[3D code data]
· · · · · · ·

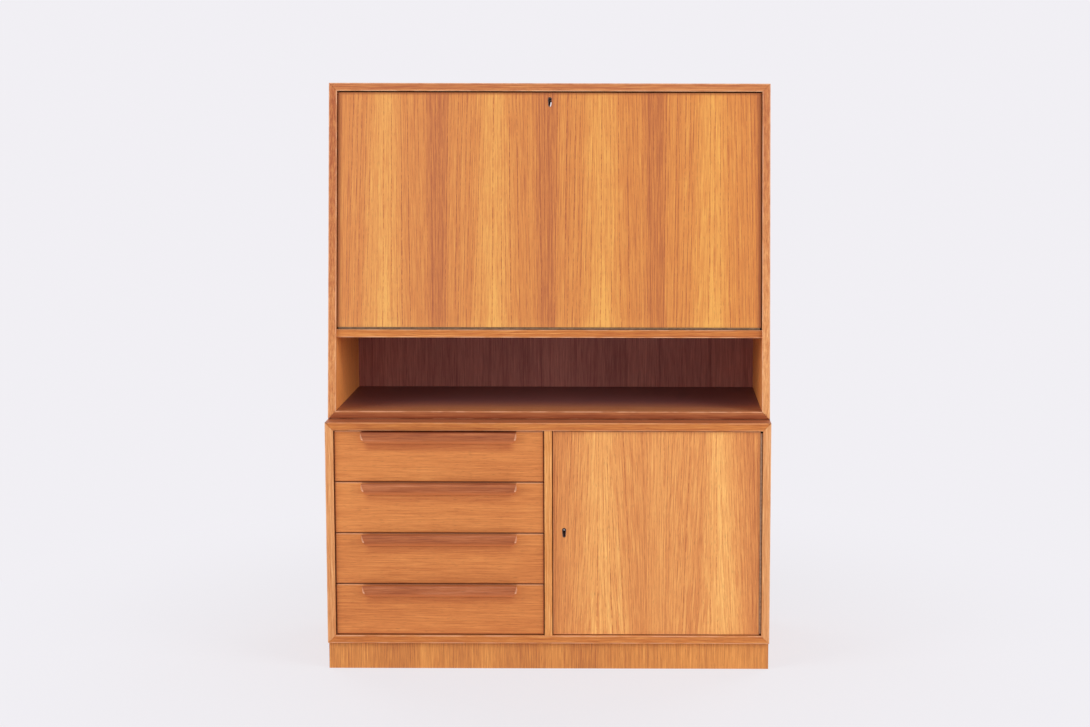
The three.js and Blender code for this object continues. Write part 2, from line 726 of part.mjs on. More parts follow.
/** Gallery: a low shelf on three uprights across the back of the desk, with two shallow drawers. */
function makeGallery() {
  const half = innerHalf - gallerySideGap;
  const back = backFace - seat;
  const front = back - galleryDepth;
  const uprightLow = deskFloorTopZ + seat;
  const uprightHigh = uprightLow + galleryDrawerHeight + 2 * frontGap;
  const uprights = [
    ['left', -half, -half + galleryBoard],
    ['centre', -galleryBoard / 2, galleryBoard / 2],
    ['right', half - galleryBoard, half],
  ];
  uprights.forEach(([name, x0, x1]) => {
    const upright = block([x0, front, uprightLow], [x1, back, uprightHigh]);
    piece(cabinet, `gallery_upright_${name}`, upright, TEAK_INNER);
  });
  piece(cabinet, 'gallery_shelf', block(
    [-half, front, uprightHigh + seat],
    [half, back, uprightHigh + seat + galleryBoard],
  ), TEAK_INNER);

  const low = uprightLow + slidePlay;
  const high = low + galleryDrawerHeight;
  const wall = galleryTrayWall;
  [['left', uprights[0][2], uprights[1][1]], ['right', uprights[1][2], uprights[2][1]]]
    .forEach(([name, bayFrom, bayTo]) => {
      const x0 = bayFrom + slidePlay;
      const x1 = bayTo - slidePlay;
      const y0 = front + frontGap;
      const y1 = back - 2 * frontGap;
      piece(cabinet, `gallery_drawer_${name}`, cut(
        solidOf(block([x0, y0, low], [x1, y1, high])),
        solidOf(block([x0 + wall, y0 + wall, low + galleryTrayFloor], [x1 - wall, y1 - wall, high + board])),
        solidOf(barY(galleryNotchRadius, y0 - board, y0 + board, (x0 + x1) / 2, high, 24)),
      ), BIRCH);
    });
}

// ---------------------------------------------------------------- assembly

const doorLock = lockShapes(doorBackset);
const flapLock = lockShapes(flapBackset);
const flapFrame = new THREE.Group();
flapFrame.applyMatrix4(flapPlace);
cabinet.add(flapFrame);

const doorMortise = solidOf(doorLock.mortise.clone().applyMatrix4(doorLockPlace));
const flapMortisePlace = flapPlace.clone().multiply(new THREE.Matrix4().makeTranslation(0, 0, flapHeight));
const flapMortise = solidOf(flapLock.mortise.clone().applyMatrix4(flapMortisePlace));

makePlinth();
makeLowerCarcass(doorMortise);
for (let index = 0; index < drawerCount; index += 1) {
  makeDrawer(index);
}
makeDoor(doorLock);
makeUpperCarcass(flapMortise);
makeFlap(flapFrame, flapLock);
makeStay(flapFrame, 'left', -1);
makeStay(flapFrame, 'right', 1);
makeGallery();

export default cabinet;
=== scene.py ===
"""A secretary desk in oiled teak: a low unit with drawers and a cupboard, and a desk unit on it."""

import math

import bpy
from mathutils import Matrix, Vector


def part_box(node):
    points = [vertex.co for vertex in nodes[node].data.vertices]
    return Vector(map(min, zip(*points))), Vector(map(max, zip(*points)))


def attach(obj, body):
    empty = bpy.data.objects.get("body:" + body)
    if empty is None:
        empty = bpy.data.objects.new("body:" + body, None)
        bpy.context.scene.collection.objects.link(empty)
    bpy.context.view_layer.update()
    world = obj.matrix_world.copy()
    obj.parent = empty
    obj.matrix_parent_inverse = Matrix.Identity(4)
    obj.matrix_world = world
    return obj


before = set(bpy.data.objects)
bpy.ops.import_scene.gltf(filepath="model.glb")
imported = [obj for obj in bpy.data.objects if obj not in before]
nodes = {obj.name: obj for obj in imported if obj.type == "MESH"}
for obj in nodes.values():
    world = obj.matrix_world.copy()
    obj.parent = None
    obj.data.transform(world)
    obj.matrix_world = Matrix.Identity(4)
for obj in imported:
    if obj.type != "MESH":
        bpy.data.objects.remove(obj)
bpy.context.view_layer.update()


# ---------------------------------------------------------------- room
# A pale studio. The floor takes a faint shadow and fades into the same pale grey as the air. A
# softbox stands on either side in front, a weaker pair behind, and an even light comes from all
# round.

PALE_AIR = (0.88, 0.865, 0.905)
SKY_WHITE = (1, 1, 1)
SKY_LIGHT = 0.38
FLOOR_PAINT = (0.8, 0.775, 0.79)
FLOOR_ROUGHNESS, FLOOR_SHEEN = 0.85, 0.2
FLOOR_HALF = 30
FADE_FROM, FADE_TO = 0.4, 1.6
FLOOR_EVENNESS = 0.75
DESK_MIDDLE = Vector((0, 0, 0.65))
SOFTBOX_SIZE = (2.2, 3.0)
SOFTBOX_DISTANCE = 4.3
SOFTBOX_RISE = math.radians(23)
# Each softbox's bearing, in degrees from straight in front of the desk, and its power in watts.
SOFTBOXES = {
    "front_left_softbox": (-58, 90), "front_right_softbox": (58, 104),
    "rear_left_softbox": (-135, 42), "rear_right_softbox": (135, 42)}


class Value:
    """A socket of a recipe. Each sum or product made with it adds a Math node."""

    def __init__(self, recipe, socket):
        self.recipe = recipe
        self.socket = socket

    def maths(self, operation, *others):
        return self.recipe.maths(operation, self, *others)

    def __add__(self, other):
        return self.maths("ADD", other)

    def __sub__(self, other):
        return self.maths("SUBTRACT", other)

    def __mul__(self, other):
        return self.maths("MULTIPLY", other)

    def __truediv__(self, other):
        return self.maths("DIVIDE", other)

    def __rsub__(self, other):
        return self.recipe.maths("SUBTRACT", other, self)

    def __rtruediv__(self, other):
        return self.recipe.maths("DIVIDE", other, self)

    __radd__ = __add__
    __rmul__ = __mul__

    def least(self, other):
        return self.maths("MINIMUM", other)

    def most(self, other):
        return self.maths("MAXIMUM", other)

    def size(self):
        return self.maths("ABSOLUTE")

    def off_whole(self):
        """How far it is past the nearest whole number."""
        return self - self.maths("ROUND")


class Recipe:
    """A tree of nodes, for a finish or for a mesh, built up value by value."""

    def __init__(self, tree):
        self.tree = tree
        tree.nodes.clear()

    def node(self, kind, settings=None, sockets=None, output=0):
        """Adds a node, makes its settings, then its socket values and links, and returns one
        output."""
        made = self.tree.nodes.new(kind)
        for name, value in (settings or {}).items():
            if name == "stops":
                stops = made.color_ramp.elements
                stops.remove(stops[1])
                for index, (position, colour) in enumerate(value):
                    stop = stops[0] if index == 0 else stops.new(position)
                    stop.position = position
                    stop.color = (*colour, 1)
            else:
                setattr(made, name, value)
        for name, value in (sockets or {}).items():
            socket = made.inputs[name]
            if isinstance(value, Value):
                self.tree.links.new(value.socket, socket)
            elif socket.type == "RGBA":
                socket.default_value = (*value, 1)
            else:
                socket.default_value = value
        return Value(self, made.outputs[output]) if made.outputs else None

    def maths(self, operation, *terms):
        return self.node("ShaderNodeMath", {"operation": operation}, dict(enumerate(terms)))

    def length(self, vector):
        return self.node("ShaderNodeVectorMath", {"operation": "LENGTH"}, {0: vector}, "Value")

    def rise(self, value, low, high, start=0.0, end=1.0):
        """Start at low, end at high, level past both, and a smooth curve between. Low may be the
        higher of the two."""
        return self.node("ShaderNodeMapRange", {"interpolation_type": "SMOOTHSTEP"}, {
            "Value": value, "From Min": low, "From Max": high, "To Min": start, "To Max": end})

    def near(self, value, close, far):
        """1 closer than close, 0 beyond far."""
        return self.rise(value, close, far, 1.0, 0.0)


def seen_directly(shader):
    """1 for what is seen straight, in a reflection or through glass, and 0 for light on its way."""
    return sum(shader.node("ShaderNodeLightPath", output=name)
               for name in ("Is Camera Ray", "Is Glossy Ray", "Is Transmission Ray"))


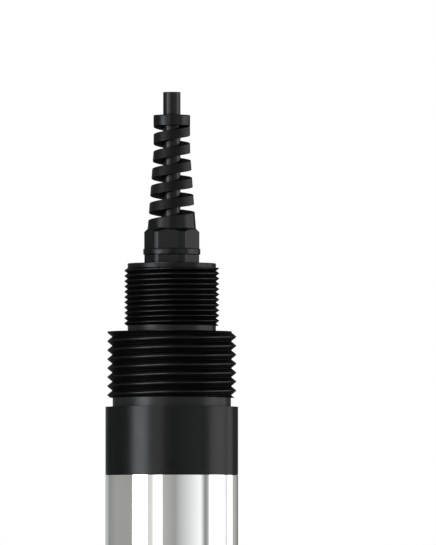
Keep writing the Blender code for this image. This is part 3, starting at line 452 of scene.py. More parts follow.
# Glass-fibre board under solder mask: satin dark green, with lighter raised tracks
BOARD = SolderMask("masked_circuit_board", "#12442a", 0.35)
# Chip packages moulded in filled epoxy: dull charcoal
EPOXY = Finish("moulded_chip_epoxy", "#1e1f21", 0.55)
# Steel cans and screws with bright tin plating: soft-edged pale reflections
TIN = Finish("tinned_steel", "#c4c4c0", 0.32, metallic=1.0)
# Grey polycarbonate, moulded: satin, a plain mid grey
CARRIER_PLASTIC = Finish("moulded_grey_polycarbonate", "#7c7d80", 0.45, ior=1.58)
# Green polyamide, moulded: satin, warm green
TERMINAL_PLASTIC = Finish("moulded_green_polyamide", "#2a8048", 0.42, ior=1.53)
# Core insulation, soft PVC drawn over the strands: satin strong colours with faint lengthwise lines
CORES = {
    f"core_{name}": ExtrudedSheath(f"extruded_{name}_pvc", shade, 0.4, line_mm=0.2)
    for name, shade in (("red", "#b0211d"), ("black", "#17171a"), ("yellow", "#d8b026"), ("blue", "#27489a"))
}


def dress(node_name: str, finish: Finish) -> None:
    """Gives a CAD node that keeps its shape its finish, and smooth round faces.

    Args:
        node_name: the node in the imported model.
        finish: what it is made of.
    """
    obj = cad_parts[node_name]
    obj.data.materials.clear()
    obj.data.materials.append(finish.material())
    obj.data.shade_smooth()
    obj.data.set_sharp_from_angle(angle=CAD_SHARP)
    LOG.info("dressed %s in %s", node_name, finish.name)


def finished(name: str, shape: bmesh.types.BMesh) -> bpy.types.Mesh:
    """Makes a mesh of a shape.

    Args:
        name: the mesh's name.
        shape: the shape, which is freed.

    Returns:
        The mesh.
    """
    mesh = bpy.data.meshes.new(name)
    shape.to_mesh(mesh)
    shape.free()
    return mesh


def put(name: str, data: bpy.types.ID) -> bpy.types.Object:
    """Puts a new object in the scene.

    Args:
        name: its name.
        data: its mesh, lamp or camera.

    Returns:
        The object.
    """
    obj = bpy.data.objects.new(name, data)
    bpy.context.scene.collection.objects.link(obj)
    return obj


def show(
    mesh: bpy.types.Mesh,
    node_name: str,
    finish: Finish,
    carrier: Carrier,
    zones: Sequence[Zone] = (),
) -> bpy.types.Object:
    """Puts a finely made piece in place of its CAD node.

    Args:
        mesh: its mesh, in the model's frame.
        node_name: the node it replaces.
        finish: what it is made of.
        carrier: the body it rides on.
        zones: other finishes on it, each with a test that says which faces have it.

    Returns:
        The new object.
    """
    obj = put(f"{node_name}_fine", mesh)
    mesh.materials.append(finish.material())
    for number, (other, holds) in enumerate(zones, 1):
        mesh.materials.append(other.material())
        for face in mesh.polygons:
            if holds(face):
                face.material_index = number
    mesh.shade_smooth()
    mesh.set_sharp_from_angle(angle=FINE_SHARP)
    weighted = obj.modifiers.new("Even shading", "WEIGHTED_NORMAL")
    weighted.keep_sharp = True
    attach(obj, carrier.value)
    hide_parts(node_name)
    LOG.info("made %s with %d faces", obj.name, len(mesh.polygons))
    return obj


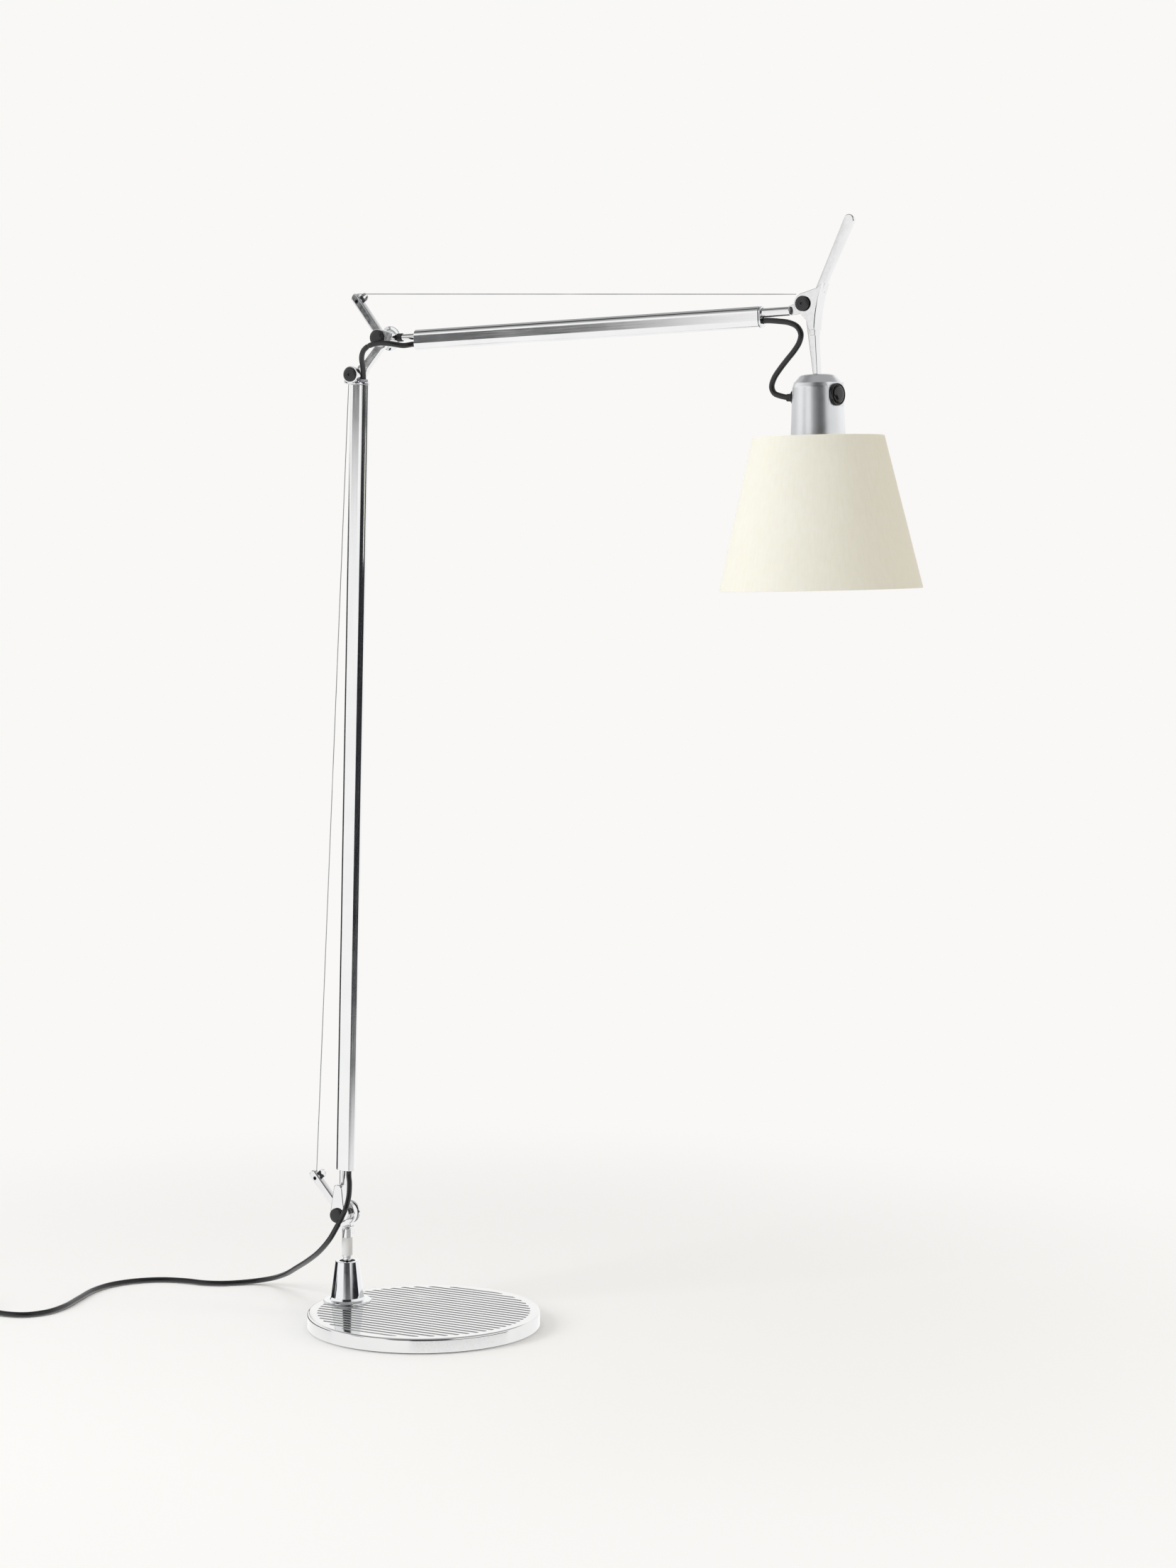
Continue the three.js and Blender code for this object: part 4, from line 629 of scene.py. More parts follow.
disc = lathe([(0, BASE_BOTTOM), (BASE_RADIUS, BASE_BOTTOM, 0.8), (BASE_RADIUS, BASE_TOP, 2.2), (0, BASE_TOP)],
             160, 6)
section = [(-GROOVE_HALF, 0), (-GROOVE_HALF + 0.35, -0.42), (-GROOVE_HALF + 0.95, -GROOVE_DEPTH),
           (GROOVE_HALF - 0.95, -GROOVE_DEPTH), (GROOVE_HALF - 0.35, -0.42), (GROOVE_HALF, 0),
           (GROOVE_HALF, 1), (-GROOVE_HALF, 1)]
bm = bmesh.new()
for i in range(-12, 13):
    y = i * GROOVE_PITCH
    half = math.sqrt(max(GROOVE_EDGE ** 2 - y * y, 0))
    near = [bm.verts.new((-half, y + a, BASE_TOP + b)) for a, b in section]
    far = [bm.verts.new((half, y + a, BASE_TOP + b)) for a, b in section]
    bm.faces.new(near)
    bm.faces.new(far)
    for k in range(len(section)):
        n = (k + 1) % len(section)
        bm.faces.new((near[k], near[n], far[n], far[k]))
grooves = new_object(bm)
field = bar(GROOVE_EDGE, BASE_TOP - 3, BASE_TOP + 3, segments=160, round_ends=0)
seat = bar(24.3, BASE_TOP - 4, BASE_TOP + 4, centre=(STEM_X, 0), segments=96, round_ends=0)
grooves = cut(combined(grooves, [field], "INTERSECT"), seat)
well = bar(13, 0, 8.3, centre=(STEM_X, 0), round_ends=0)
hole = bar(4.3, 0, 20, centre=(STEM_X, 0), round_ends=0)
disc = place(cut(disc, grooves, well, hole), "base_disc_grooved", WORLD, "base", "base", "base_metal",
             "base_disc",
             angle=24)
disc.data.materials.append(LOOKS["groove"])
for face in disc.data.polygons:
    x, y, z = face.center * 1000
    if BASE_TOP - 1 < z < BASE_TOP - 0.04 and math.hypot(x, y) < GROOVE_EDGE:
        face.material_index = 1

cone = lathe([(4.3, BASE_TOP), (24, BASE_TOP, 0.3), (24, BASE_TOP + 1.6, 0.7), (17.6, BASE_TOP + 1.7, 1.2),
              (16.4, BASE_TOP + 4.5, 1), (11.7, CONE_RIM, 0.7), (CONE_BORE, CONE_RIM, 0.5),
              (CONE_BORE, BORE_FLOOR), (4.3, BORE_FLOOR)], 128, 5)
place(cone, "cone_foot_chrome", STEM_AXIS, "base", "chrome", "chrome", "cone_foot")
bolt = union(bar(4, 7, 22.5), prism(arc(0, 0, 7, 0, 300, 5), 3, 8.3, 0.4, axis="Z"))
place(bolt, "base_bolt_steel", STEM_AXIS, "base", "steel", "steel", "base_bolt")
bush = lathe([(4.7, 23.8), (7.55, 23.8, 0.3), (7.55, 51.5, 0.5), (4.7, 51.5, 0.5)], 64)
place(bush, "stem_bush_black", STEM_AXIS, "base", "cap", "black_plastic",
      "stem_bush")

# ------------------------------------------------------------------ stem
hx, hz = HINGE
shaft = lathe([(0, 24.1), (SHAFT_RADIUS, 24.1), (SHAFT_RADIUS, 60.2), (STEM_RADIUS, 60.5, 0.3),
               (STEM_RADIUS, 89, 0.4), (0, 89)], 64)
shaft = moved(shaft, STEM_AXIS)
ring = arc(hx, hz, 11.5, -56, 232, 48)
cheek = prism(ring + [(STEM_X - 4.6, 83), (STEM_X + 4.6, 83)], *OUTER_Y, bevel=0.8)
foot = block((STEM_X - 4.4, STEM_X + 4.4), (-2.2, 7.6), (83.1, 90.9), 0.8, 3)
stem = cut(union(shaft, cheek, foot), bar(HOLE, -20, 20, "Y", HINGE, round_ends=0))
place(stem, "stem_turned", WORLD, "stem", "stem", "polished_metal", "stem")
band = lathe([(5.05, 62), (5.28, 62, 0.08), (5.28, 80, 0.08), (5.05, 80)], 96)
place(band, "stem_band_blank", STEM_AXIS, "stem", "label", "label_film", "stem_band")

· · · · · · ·

Starting at the line that contains "makePlinth();", set down every line up to and including the line that contains "obj.parent = None", exactly as given, and no other line.

▸ **Finished task**:
makePlinth();
makeLowerCarcass(doorMortise);
for (let index = 0; index < drawerCount; index += 1) {
  makeDrawer(index);
}
makeDoor(doorLock);
makeUpperCarcass(flapMortise);
makeFlap(flapFrame, flapLock);
makeStay(flapFrame, 'left', -1);
makeStay(flapFrame, 'right', 1);
makeGallery();

export default cabinet;
=== scene.py ===
"""A secretary desk in oiled teak: a low unit with drawers and a cupboard, and a desk unit on it."""

import math

import bpy
from mathutils import Matrix, Vector


def part_box(node):
    points = [vertex.co for vertex in nodes[node].data.vertices]
    return Vector(map(min, zip(*points))), Vector(map(max, zip(*points)))


def attach(obj, body):
    empty = bpy.data.objects.get("body:" + body)
    if empty is None:
        empty = bpy.data.objects.new("body:" + body, None)
        bpy.context.scene.collection.objects.link(empty)
    bpy.context.view_layer.update()
    world = obj.matrix_world.copy()
    obj.parent = empty
    obj.matrix_parent_inverse = Matrix.Identity(4)
    obj.matrix_world = world
    return obj


before = set(bpy.data.objects)
bpy.ops.import_scene.gltf(filepath="model.glb")
imported = [obj for obj in bpy.data.objects if obj not in before]
nodes = {obj.name: obj for obj in imported if obj.type == "MESH"}
for obj in nodes.values():
    world = obj.matrix_world.copy()
    obj.parent = None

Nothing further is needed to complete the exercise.